„Roma“: Ein brillantes Gesellschaftspanorama
WIEN. Das Jahr 1971 war ein Moment des Aufruhrs für Mexiko: Eine Serie von Studentenprotesten für mehr Demokratie gipfelte in dem berüchtigten Massaker von Corpus Christi, bei dem eine von der Regierung unterstützte paramilitärische Institution fast 120 Menschen ermordete. Die Ausläufer dieser Unruhen erreichten auch stille Ecken wie das mittelständische Stadtviertel Colonia Roma. Hier wuchs Alfonso Cuarón auf, und dieser Kindheit hat der Regisseur seinen Film „Roma“gewidmet, der in Venedig den Goldenen Löwen erhielt.
Der Schwarz-Weiß-Film ist ein brillantes Gesellschaftspanorama aus der Sicht der indigenen Haushälterin Cleo (gespielt von Yalitza Aparicio), die bei einer weißen Familie arbeitet. Kaum erträglich sind da die wie ein Naturgesetz akzeptierten Klassenunterschiede, die freundlich herablassende Art, mit der die weißen Arbeitgeber ihre Domestiken wie Kinder behandeln. Dabei versuchen alle zusammenzuhalten: „Roma“ist eine weibliche Geschichte: um die beiden Hausangestellten, deren Liebesbeziehungen erschütternd brutal verlaufen, um die weiße Familienmutter, der der Mann abhandenkommt, und die raubeinige Großmutter der Familie.

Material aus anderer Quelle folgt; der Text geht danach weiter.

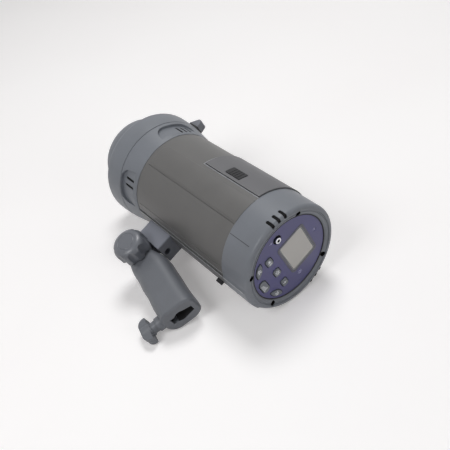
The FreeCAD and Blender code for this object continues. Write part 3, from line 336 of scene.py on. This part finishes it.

Cuarón findet klare Bilder dafür, dass hier etwas grundsätzlich aus dem Gleis ist: ein zu großes Auto in einer engen Einfahrt, ständig herumliegender Hundedreck. Die Gewalt auf der Straße und die Umbrüche innerhalb der Familie verlaufen parallel, bis hin zu einer dramatischen Szene, in der die Großmutter mit der ledig hochschwangeren Cleo beim Kinderbettkauf in Proteste gerät.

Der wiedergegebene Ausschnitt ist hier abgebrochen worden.